TASK ->
Please write out the complete listing that follows, exactly as it reads.

####

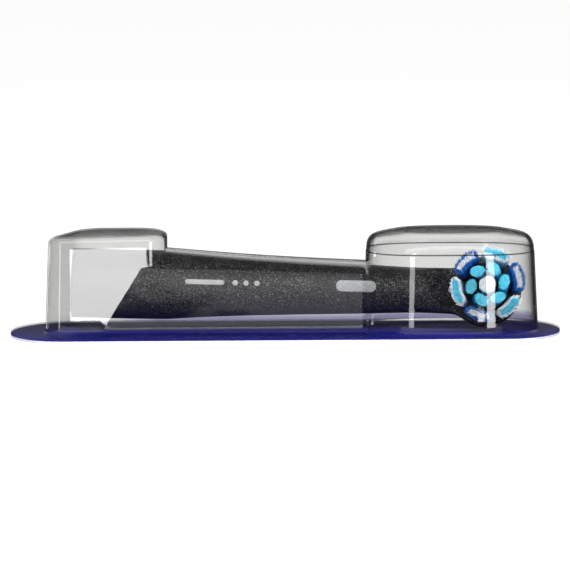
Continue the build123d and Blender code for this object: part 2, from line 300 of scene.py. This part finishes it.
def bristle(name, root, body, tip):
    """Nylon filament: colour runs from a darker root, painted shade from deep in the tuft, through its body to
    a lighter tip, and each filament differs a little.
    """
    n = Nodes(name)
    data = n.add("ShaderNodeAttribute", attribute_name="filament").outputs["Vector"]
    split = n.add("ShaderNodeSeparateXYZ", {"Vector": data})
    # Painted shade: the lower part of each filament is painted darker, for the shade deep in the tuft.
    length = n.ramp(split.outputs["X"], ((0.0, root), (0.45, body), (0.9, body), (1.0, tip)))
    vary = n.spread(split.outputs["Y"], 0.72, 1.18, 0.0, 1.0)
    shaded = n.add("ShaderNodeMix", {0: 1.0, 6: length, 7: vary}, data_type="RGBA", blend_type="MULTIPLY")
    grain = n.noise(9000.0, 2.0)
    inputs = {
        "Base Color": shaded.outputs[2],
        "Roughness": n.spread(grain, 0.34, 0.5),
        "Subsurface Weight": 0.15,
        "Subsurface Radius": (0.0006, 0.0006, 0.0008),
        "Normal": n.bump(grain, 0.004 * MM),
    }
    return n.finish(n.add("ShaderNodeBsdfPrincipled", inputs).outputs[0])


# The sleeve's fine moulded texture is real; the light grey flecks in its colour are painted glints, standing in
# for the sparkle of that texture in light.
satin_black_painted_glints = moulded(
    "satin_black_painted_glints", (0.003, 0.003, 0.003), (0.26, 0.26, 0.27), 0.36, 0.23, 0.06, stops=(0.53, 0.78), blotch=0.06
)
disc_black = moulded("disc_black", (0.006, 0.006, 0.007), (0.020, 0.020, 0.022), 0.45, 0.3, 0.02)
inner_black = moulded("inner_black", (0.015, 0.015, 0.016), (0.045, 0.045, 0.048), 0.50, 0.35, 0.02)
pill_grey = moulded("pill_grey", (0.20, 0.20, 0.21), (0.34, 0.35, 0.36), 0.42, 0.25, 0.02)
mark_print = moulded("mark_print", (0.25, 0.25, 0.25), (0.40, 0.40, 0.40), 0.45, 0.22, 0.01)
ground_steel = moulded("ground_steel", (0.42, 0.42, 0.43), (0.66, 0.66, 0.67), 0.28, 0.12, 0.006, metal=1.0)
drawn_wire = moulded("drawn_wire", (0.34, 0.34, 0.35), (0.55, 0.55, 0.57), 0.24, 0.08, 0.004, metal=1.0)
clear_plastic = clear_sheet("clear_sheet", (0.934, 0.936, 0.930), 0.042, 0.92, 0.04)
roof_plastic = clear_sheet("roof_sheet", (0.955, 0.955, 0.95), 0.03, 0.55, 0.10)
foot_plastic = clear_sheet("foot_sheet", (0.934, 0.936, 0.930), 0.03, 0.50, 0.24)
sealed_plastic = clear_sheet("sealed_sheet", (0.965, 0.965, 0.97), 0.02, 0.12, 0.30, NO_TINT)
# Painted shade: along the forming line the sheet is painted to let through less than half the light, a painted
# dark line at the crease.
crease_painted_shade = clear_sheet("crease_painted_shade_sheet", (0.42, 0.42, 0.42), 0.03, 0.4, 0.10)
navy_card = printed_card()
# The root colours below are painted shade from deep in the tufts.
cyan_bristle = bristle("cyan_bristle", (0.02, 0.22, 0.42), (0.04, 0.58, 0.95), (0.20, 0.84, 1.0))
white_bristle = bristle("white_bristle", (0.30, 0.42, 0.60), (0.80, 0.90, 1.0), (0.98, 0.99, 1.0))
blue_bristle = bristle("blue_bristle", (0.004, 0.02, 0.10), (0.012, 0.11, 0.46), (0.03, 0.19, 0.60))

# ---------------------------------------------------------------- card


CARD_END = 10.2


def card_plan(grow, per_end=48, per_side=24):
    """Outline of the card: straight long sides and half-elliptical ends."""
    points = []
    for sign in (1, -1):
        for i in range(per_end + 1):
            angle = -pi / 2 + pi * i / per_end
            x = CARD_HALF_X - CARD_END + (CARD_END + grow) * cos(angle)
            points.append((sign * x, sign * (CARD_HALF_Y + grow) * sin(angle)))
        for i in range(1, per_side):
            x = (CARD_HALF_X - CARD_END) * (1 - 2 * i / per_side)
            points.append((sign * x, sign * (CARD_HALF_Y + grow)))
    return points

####

ANSWER BELOW ->
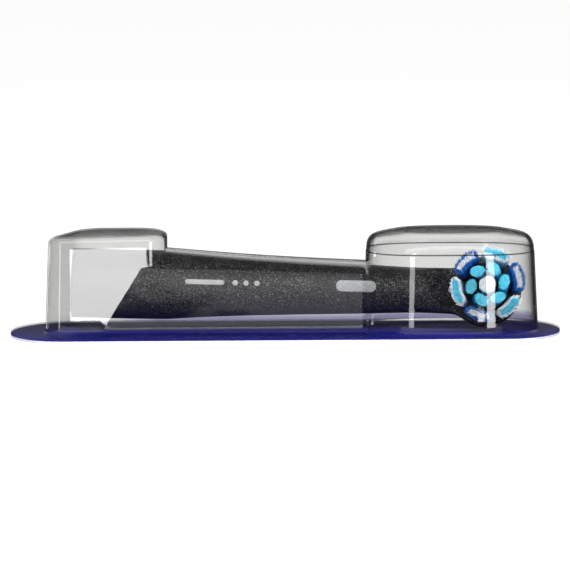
Continue the build123d and Blender code for this object: part 2, from line 300 of scene.py. This part finishes it.
def bristle(name, root, body, tip):
    """Nylon filament: colour runs from a darker root, painted shade from deep in the tuft, through its body to
    a lighter tip, and each filament differs a little.
    """
    n = Nodes(name)
    data = n.add("ShaderNodeAttribute", attribute_name="filament").outputs["Vector"]
    split = n.add("ShaderNodeSeparateXYZ", {"Vector": data})
    # Painted shade: the lower part of each filament is painted darker, for the shade deep in the tuft.
    length = n.ramp(split.outputs["X"], ((0.0, root), (0.45, body), (0.9, body), (1.0, tip)))
    vary = n.spread(split.outputs["Y"], 0.72, 1.18, 0.0, 1.0)
    shaded = n.add("ShaderNodeMix", {0: 1.0, 6: length, 7: vary}, data_type="RGBA", blend_type="MULTIPLY")
    grain = n.noise(9000.0, 2.0)
    inputs = {
        "Base Color": shaded.outputs[2],
        "Roughness": n.spread(grain, 0.34, 0.5),
        "Subsurface Weight": 0.15,
        "Subsurface Radius": (0.0006, 0.0006, 0.0008),
        "Normal": n.bump(grain, 0.004 * MM),
    }
    return n.finish(n.add("ShaderNodeBsdfPrincipled", inputs).outputs[0])


# The sleeve's fine moulded texture is real; the light grey flecks in its colour are painted glints, standing in
# for the sparkle of that texture in light.
satin_black_painted_glints = moulded(
    "satin_black_painted_glints", (0.003, 0.003, 0.003), (0.26, 0.26, 0.27), 0.36, 0.23, 0.06, stops=(0.53, 0.78), blotch=0.06
)
disc_black = moulded("disc_black", (0.006, 0.006, 0.007), (0.020, 0.020, 0.022), 0.45, 0.3, 0.02)
inner_black = moulded("inner_black", (0.015, 0.015, 0.016), (0.045, 0.045, 0.048), 0.50, 0.35, 0.02)
pill_grey = moulded("pill_grey", (0.20, 0.20, 0.21), (0.34, 0.35, 0.36), 0.42, 0.25, 0.02)
mark_print = moulded("mark_print", (0.25, 0.25, 0.25), (0.40, 0.40, 0.40), 0.45, 0.22, 0.01)
ground_steel = moulded("ground_steel", (0.42, 0.42, 0.43), (0.66, 0.66, 0.67), 0.28, 0.12, 0.006, metal=1.0)
drawn_wire = moulded("drawn_wire", (0.34, 0.34, 0.35), (0.55, 0.55, 0.57), 0.24, 0.08, 0.004, metal=1.0)
clear_plastic = clear_sheet("clear_sheet", (0.934, 0.936, 0.930), 0.042, 0.92, 0.04)
roof_plastic = clear_sheet("roof_sheet", (0.955, 0.955, 0.95), 0.03, 0.55, 0.10)
foot_plastic = clear_sheet("foot_sheet", (0.934, 0.936, 0.930), 0.03, 0.50, 0.24)
sealed_plastic = clear_sheet("sealed_sheet", (0.965, 0.965, 0.97), 0.02, 0.12, 0.30, NO_TINT)
# Painted shade: along the forming line the sheet is painted to let through less than half the light, a painted
# dark line at the crease.
crease_painted_shade = clear_sheet("crease_painted_shade_sheet", (0.42, 0.42, 0.42), 0.03, 0.4, 0.10)
navy_card = printed_card()
# The root colours below are painted shade from deep in the tufts.
cyan_bristle = bristle("cyan_bristle", (0.02, 0.22, 0.42), (0.04, 0.58, 0.95), (0.20, 0.84, 1.0))
white_bristle = bristle("white_bristle", (0.30, 0.42, 0.60), (0.80, 0.90, 1.0), (0.98, 0.99, 1.0))
blue_bristle = bristle("blue_bristle", (0.004, 0.02, 0.10), (0.012, 0.11, 0.46), (0.03, 0.19, 0.60))

# ---------------------------------------------------------------- card


CARD_END = 10.2


def card_plan(grow, per_end=48, per_side=24):
    """Outline of the card: straight long sides and half-elliptical ends."""
    points = []
    for sign in (1, -1):
        for i in range(per_end + 1):
            angle = -pi / 2 + pi * i / per_end
            x = CARD_HALF_X - CARD_END + (CARD_END + grow) * cos(angle)
            points.append((sign * x, sign * (CARD_HALF_Y + grow) * sin(angle)))
        for i in range(1, per_side):
            x = (CARD_HALF_X - CARD_END) * (1 - 2 * i / per_side)
            points.append((sign * x, sign * (CARD_HALF_Y + grow)))
    return points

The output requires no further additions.